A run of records
## start

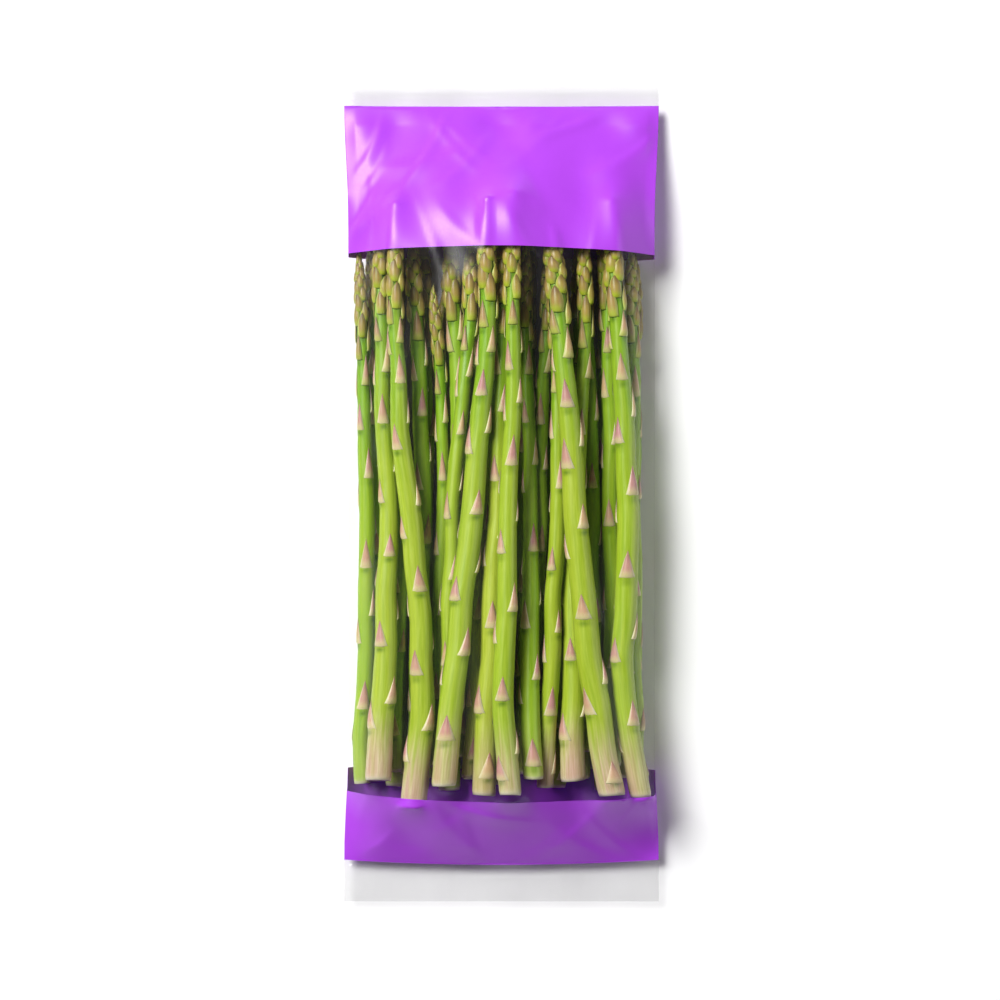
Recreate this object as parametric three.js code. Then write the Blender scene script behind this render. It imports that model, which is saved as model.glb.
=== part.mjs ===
// A clear printed film bag of asparagus spears, lying on its back.
// Millimetres. X runs across the bag, Y runs along the spears with the tips towards +Y, and Z is up.
// The origin is on the surface the bag lies on, under the middle of the bag.
import * as THREE from "three";

// ---- Driving dimensions ----

const BAG_LENGTH = 330;
const BAG_END_WIDTH = 127; // across the flat heat seals
const BAG_WAIST_WIDTH = 123; // where the filled bag draws its sides in
const TOP_SEAL = 9; // length of the heat-sealed strip beyond the tips
const BOTTOM_SEAL = 15; // length of the heat-sealed strip beyond the cut ends
const SEAL_HEIGHT = 5; // the seals float this far above the surface
const SIDE_HEIGHT = 14; // height of the welded side edge beside the spears
const FILM = 0.3; // film thickness, drawn thicker than the real 0.06
const FILM_GAP = 0.3; // between the two panels where they are sealed
const CLEARANCE = 0.6; // between neighbouring spears, and between spear and film

const SPEAR_SIDES = 10;
const FRONT_CELLS = { across: 18, along: 30 };
const BACK_CELLS = { across: 14, along: 22 };

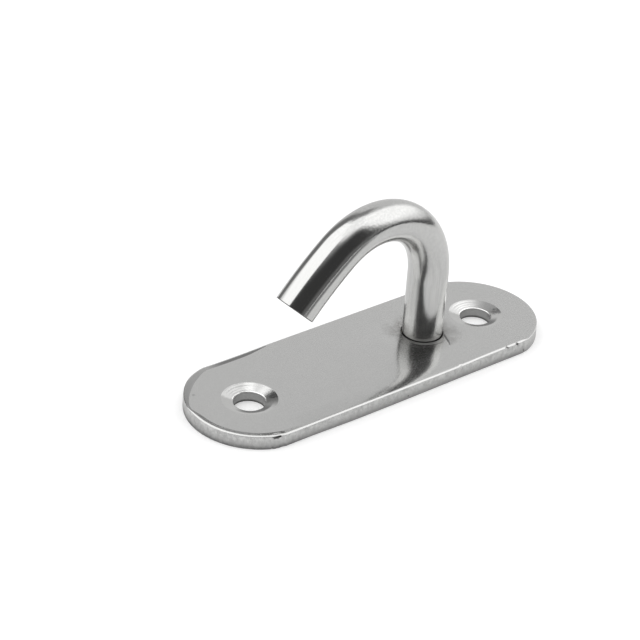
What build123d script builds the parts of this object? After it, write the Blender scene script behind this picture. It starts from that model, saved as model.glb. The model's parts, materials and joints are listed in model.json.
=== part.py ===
from build123d import *
import os
from math import atan2, cos, degrees, pi, radians, sin, sqrt

# Ceiling hook: a round bar, bent over into an open hook, stands in an oblong screw plate.
# Millimetres. Origin at the centre of the plate's back face, +Z out of the plate,
# +X along the plate towards the bar. The hook opens towards -X.

# Base plate
plate_length = 60.0
plate_width = 20.0
plate_thickness = 2.0
end_arc_excess = 0.2       # end arcs' radius over half the width: each end meets the sides at a faint corner
edge_round = 0.4           # rolled-over edge of the show face
back_edge_break = 0.1

# Countersunk screw holes
screw_from_end = 9.0
screw_hole_diameter = 4.6
countersink_width = 1.7    # the dish's ring around the hole, which makes its diameter 8.0
countersink_depth = 0.5

# Hook bar
bar_diameter = 6.0
bar_from_end = 19.1
bar_offset = 0.5           # the bar stands just off the plate's centre line
hook_turn = 5.0            # degrees that the hook is turned about its own shank
shank_rise = 10.0          # from the show face to the start of the bend
bend_radius = 12.0         # at the bar's centre line
bend_angle = 125.0
tail_radius = 60.0         # the tail runs on in a wide curve
tail_angle = 9.5
tip_lean = 3.0             # degrees that the sawn tip leans out of square
tip_break = 0.15

# Seat of the bar in the plate
bar_clearance = 0.15       # all round, seen as a thin dark ring on the show face
weld_depth = 1.2
weld_bevel = 0.9           # width of the groove for the weld on the back face

half_length = plate_length / 2
half_width = plate_width / 2
end_radius = half_width + end_arc_excess
corner_x = half_length - end_radius + sqrt(end_radius**2 - half_width**2)
screw_spacing = plate_length - 2 * screw_from_end
screw_hole_radius = screw_hole_diameter / 2
bar_x = half_length - bar_from_end
bar_radius = bar_diameter / 2
seat_radius = bar_radius + bar_clearance
groove_radius = seat_radius + weld_bevel


# Plate: two straight sides joined by two end arcs
with BuildPart() as base_plate:
    with BuildSketch(Plane.XY) as blank:
        with BuildLine() as outline:
            right_end = ThreePointArc((corner_x, -half_width), (half_length, 0), (corner_x, half_width))
            far_side = Line(right_end @ 1, (-corner_x, half_width))
            left_end = ThreePointArc(far_side @ 1, (-half_length, 0), (-corner_x, -half_width))
            Line(left_end @ 1, right_end @ 0)
        make_face()
    extrude(amount=plate_thickness)
    fillet(base_plate.faces().sort_by(Axis.Z)[-1].edges(), edge_round)
    chamfer(base_plate.faces().sort_by(Axis.Z)[0].edges(), back_edge_break)

    # the screw holes, each with its shallow dish in the show face
    with Locations(Plane.XY.offset(plate_thickness)):
        with GridLocations(screw_spacing, 0, 2, 1):
            CounterSinkHole(
                radius=screw_hole_radius,
                counter_sink_radius=screw_hole_radius + countersink_width,
                counter_sink_angle=2 * degrees(atan2(countersink_width, countersink_depth)),
            )

    # the bar's seat, with its groove for the weld in the back face
    with Locations(Plane(origin=(bar_x, bar_offset, 0), z_dir=(0, 0, -1))):
        CounterSinkHole(
            radius=seat_radius,
            counter_sink_radius=groove_radius,
            counter_sink_angle=2 * degrees(atan2(weld_bevel, weld_depth)),
        )
base_plate.part.label = "base_plate"


# Hook: the bar runs up its shank, round the bend and down its tail in one plane
turn = radians(hook_turn)
hook_plane = Plane(
    origin=(bar_x, bar_offset, 0),
    x_dir=(-cos(turn), -sin(turn), 0),
    z_dir=(-sin(turn), cos(turn), 0),
)

with BuildPart() as hook_rod:
    with BuildLine(hook_plane) as centre_line:
        shank = Line((0, 0), (0, plate_thickness + shank_rise))
        bend = JernArc(shank @ 1, shank % 1, bend_radius, -bend_angle)
        tail = JernArc(bend @ 1, bend % 1, tail_radius, -tail_angle)
        Line(tail @ 1, tail @ 1 + (tail % 1) * bar_radius)    # spare bar, sawn off below
    with BuildSketch(Plane(origin=(bar_x, bar_offset, 0), x_dir=hook_plane.z_dir, z_dir=(0, 0, 1))):
        Circle(bar_radius)
    sweep(path=centre_line.line)
    saw_normal = (tail % 1).rotate(Axis((0, 0, 0), hook_plane.z_dir), -tip_lean)
    split(bisect_by=Plane(origin=tail @ 1, x_dir=hook_plane.z_dir, z_dir=saw_normal), keep=Keep.BOTTOM)
    tip_face = hook_rod.faces().filter_by(GeomType.PLANE).sort_by_distance(tail @ 1)[0]
    chamfer(tip_face.edges(), tip_break)
hook_rod.part.label = "hook_rod"


# Weld: fills the groove behind the bar and is ground flush with the back face
with BuildPart() as back_weld:
    with BuildSketch(Plane(origin=(bar_x, bar_offset, 0), x_dir=(1, 0, 0), z_dir=(0, -1, 0))) as bead:
        Polygon(
            (bar_radius, 0),
            (groove_radius, 0),
            (seat_radius, weld_depth),
            (bar_radius, weld_depth),
            align=None,
        )
    revolve(axis=Axis((bar_x, bar_offset, 0), (0, 0, 1)))
back_weld.part.label = "back_weld"


os.makedirs("parts", exist_ok=True)
for piece in (base_plate, hook_rod, back_weld):
    export_step(piece.part, f"parts/{piece.part.label}.step")

tip_centre = hook_plane.to_local_coords(tail @ 1)
bar_length = shank.length + bend.length + tail.length
print(f"tip centre {tip_centre.X:.2f} from the shank and {tip_centre.Y:.2f} above the back face")
print(f"bar volume {hook_rod.part.volume:.2f}, section times length {pi * bar_radius**2 * bar_length:.2f}")
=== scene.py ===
import itertools
import json
import math

import bmesh
import bpy
from mathutils import Matrix, Vector
from mathutils.geometry import delaunay_2d_cdt


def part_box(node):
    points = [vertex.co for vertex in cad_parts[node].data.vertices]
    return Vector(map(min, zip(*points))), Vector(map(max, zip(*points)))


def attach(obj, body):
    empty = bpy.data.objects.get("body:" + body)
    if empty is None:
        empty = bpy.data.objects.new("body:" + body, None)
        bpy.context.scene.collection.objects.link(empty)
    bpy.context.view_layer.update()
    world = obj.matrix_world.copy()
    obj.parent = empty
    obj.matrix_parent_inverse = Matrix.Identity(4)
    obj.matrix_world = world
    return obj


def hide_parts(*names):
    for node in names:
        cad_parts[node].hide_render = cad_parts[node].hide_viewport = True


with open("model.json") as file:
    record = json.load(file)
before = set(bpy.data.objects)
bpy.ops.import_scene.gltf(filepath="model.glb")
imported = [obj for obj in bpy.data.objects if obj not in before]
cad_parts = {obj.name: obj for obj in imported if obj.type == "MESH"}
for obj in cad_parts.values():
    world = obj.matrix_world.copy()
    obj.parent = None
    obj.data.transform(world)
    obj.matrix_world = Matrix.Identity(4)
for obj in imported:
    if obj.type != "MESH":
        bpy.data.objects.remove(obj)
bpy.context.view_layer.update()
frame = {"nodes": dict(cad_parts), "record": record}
mm = 0.001
deg = math.pi / 180

# Ceiling hook: a polished round bar, bent over into a hook, welded into an oblong screw plate.
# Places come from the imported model, in metres: plate on Z = 0, bar along +Z, mouth towards -X.
plateLow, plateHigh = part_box("base_plate")
weldLow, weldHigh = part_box("back_weld")
_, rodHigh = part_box("hook_rod")
foot = ((weldLow.x + weldHigh.x) / 2, (weldLow.y + weldHigh.y) / 2, plateLow.z)
screwHoles = next(m for m in frame["record"]["mounts"] if m["name"] == "screw_holes")["dims"]
holeRadius = screwHoles["hole_r_mm"] * mm
holePlaces = [side * screwHoles["spacing_x_mm"] * mm / 2 for side in (-1, 1)]


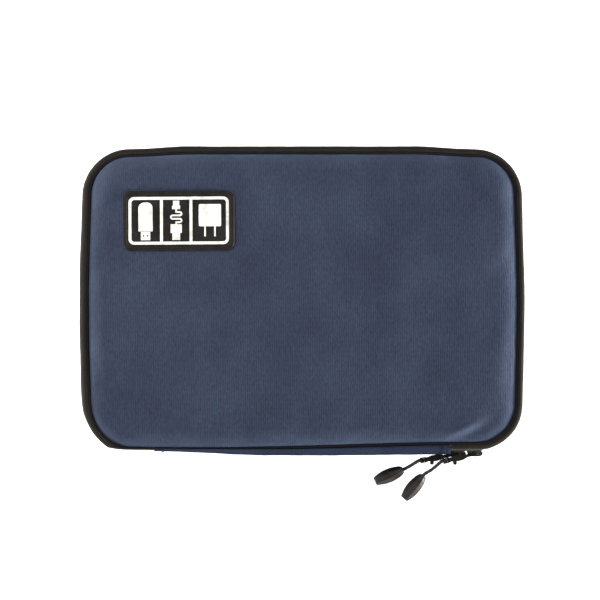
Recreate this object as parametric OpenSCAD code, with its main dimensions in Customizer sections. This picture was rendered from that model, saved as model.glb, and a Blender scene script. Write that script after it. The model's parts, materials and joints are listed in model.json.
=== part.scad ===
// Zipped cable organizer pouch: two padded halves joined by a fabric spine, with a double slider
// zipper, elastic loops in the base and a mesh pocket in the lid.
// Frame: millimetres, +Z up, origin at the middle of the underside, spine on -Y.

/* [Pouch] */
// Width of the closed pouch at the zipper
pouch_w = 244; // [236:1:260]
// Depth of the closed pouch at the zipper, without the spine
pouch_d = 168; // [160:1:184]
// Height of the closed pouch
pouch_h = 30; // [30:0.5:32]
// Radius of the four outline corners
corner_r = 25; // [24:0.5:30]
// How far the padded panels stay inside the outline
panel_inset = 4; // [3.5:0.1:5]
// Thickness of the outer fabric
fabric_t = 1; // [0.8:0.1:1.2]
// Length of the fabric spine
spine_len = 163.2; // [160:0.2:163.6]

/* [Badge] */
// Width of the moulded badge
badge_w = 62; // [61.5:0.5:70]
// Height of the moulded badge
badge_h = 33.4; // [32.2:0.2:38]
// Width of the raised rim round the badge
badge_rim = 2.7; // [2:0.1:3]

/* [Zipper] */
// Length of a zipper slider
slider_len = 9; // [8:0.1:9]
// Width of a zipper slider across the tape
slider_w = 8.2; // [7:0.1:8.4]
// Width of a pull tab
tab_w = 3.6; // [3.2:0.1:4]
// Radius of the pull cord
cord_r = 1.05; // [0.9:0.05:1.2]
// Length of the moulded grip on each cord
grip_len = 17; // [14:0.5:18]
// Largest radius of the moulded grip
grip_r = 4; // [3.5:0.1:4.1]

/* [Inside] */
// Width of each elastic strap
strap_w = 20; // [14:1:22]
// Width of the mesh pocket
pocket_w = 200; // [180:2:206]
// Diameter of the thread in the sewn lines
thread_d = 0.5; // [0.4:0.1:0.6]

/* [Hidden] */
$fn = 64;
seam_gap = 0.05;          // room between neighbouring soft layers

// heights of the layers, from the underside upwards
lining_t = 0.6;
back_foam_z0 = fabric_t;
back_foam_z1 = 4;
floor_z = back_foam_z1 + lining_t;          // inner face of the base
roof_z = 25.2;                              // inner face of the lid
lid_edge_z = pouch_h - 3.6;                 // where the crowned lid panel starts
zip_z = 15;                                 // plane of the zipper

// zipper: distances are measured outwards from the outline, negative is inside
tape_out = -1;
tape_in = -1.6;
teeth_out = -0.1;
teeth_in = -2.5;
teeth_gap = 0.8;                            // between the two rows of teeth, for the slider's post
teeth_h = 1.4;
gusset_edge = 5;                            // from the zipper plane to each gusset's edge
tape_hem = 6.5;                             // from the zipper plane to each tape's sewn edge

// spine
spine_y = -pouch_d / 2 - 1.4;               // outer face of the spine
spine_x = spine_len / 2;
spine_gap_x = spine_x + 0.4;                // half length of the opening in the gussets
fold_z = roof_z + 0.3;                      // height of the line on which the lid folds

// sliders
corner_x = pouch_w / 2 - corner_r;
slider_b_x = corner_x;
slider_a_x = slider_b_x - slider_len - 0.4;
plate_t = 0.75;
outer_plate_n = 0.25;
inner_plate_n = -4.25;
pin_n = 2;                                  // distance of the pull's pin from the outline
pin_r = 0.45;
eye_r = 0.95;
bail_half = 2.8;
bail_w = 1.6;
bail_top = 3.5;
arm_t = 1.3;

// pulls: angle in plan, where the wide tab starts and ends, and its height
pull_a_angle = 190;
pull_a_start = 8.6;
pull_a_end = 20.4;
pull_a_z = zip_z;
pull_b_angle = 193;
pull_b_start = 5.4;
pull_b_end = 17.4;
pull_b_z = zip_z + 3.75;
tab_t = 2.7;
nub_r = 1.2;                                // round nub on the side of each tab
loop_len = 2.6;                             // from the tab's eye to the end of the cord's loop
cord_pin_r = 0.6;
cord_hole_r = 0.68;
boss_w = 2.5;
grip_z = grip_r + 0.35;
grip_a_pos = [49.2, -98.1, grip_z];
grip_a_angle = 203;
grip_b_pos = [63.1, -104.7, grip_z];
grip_b_angle = 230;

// badge
badge_pos = [-68.2, 43.4, pouch_h + seam_gap];
badge_lean = 0.4;
badge_r = 4.6;
badge_t = 1;
rim_t = 1.5;
frame_w = 55.8;
frame_h = 26.6;
frame_r = 3.2;
line_w = 1.6;
divider_left = -9.6;
divider_right = 6.8;
print_t = 0.3;

// mesh pocket: middle line of its zipper, and heights under the lid
pocket_zip_y = 52;
pocket_low_y = -66;
pocket_z = 23.8;
pocket_tape_w = 5.5;
pocket_teeth_w = 0.9;
pocket_gap = 0.4;
pocket_slider_x = 85;
pocket_pin_z = 20.7;
pocket_pull_len = 11;
pocket_slider_len = 8;
pocket_slider_w = 6.6;
pocket_plate_low = 22.1;                    // underside of the lower plate
pocket_plate_high = 24.6;                   // underside of the upper plate

// elastic rows: place in y, loop radius, number of loops
strap_t = 0.9;
strap_x0 = -99;
ROWS = [[-46, 8.2, 9], [-8, 11, 7], [28, 6.4, 11]];

// ---------- shared shapes ----------

// Rectangle with round corners
module round_rect(w, d, r) {
    square([w - 2 * r, d], center = true);
    square([w, d - 2 * r], center = true);
    for (x = [-1, 1], y = [-1, 1])
        translate([x * (w / 2 - r), y * (d / 2 - r)]) circle(r);
}

// The pouch outline, grown by g
module outline(g) {
    round_rect(pouch_w + 2 * g, pouch_d + 2 * g, corner_r + g);
}

// Flat layer of the outline between two heights
module layer(g, z0, z1) {
    translate([0, 0, z0]) linear_extrude(z1 - z0) outline(g);
}

// Band round the outline between two distances and two heights
module band(g_out, g_in, z0, z1) {
    translate([0, 0, z0]) linear_extrude(z1 - z0) difference() {
        outline(g_out);
        outline(g_in);
    }
}

// Block that leaves room for the spine in a band
module spine_room(half_x = spine_gap_x) {
    translate([-half_x, -pouch_d, -1]) cube([2 * half_x, pouch_d * 0.7, pouch_h + 4]);
}

// Round bar from p to q
module bar(p, q, r) {
    v = q - p;
    translate(p)
        rotate([0, acos(v[2] / norm(v)), atan2(v[1], v[0])])
            cylinder(h = norm(v), r = r, $fn = 32);
}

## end

◆ What the task asks:
Can you repeat, word for word, every line above from the one containing "Recreate this object as parametric OpenSCAD" down to the one containing "spine on -Y.", including both?

◆ Full response:
Recreate this object as parametric OpenSCAD code, with its main dimensions in Customizer sections. This picture was rendered from that model, saved as model.glb, and a Blender scene script. Write that script after it. The model's parts, materials and joints are listed in model.json.
=== part.scad ===
// Zipped cable organizer pouch: two padded halves joined by a fabric spine, with a double slider
// zipper, elastic loops in the base and a mesh pocket in the lid.
// Frame: millimetres, +Z up, origin at the middle of the underside, spine on -Y.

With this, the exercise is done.